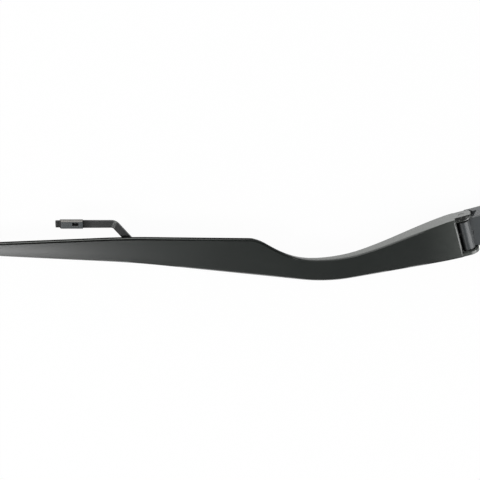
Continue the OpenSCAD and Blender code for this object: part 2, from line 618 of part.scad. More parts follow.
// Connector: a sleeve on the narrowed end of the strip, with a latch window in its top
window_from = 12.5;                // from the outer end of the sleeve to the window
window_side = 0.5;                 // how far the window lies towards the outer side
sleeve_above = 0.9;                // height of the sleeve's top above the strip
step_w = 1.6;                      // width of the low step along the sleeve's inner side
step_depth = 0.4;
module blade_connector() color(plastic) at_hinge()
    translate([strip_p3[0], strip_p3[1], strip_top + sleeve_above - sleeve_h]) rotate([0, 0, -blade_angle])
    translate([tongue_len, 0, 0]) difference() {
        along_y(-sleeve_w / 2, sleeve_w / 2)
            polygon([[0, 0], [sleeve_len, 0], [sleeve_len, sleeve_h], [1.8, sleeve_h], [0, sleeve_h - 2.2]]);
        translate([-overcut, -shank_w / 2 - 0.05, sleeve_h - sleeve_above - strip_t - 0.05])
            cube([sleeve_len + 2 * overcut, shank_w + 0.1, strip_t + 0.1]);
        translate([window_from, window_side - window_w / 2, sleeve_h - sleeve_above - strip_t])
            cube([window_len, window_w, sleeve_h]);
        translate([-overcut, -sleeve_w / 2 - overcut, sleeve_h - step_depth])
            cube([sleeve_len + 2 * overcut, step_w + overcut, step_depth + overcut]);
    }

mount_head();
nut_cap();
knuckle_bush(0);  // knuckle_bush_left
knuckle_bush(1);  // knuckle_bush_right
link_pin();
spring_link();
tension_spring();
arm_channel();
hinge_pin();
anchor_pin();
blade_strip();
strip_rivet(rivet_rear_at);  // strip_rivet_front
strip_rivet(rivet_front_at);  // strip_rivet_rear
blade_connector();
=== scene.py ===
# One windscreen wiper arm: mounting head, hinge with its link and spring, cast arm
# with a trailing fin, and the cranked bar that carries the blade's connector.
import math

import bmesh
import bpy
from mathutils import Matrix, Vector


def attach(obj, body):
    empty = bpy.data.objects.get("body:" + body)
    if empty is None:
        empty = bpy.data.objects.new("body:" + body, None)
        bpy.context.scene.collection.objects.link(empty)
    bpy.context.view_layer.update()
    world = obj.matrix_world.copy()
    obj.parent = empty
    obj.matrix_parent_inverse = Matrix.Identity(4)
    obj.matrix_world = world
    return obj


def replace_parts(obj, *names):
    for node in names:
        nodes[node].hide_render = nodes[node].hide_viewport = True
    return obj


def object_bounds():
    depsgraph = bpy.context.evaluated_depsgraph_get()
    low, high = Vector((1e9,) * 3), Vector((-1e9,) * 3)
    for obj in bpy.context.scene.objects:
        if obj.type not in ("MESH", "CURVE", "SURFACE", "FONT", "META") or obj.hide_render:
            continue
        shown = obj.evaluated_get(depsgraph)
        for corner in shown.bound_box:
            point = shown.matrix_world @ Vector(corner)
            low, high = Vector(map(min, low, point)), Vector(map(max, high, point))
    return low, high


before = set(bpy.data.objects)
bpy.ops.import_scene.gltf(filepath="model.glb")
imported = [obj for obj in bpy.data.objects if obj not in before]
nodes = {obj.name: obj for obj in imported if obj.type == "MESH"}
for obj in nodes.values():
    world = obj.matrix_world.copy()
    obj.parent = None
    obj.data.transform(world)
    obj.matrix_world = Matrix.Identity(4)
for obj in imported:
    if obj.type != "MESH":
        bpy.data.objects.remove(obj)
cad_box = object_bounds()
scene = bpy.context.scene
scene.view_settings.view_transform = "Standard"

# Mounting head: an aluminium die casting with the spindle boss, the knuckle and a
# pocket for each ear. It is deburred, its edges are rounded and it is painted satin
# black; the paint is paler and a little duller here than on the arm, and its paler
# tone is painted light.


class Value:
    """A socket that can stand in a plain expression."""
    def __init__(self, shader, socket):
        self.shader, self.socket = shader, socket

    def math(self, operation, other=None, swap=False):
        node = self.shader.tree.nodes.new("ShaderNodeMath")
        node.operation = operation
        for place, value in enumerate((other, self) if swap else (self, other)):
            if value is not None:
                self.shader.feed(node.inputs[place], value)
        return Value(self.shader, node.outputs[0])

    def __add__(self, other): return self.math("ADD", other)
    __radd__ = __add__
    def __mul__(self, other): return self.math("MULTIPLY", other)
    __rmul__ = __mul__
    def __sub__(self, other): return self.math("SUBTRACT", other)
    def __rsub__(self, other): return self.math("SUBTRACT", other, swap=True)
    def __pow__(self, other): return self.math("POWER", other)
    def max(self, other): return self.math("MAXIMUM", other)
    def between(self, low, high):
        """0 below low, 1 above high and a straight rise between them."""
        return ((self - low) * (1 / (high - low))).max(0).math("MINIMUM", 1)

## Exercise
Begin with the line that has "mount_head();" in the listing above and end after the line that has "nodes[node].hide_render = nodes[node].hide_viewport"; output those lines exactly.

## Reply to the exercise
mount_head();
nut_cap();
knuckle_bush(0);  // knuckle_bush_left
knuckle_bush(1);  // knuckle_bush_right
link_pin();
spring_link();
tension_spring();
arm_channel();
hinge_pin();
anchor_pin();
blade_strip();
strip_rivet(rivet_rear_at);  // strip_rivet_front
strip_rivet(rivet_front_at);  // strip_rivet_rear
blade_connector();
=== scene.py ===
# One windscreen wiper arm: mounting head, hinge with its link and spring, cast arm
# with a trailing fin, and the cranked bar that carries the blade's connector.
import math

import bmesh
import bpy
from mathutils import Matrix, Vector


def attach(obj, body):
    empty = bpy.data.objects.get("body:" + body)
    if empty is None:
        empty = bpy.data.objects.new("body:" + body, None)
        bpy.context.scene.collection.objects.link(empty)
    bpy.context.view_layer.update()
    world = obj.matrix_world.copy()
    obj.parent = empty
    obj.matrix_parent_inverse = Matrix.Identity(4)
    obj.matrix_world = world
    return obj


def replace_parts(obj, *names):
    for node in names:
        nodes[node].hide_render = nodes[node].hide_viewport = True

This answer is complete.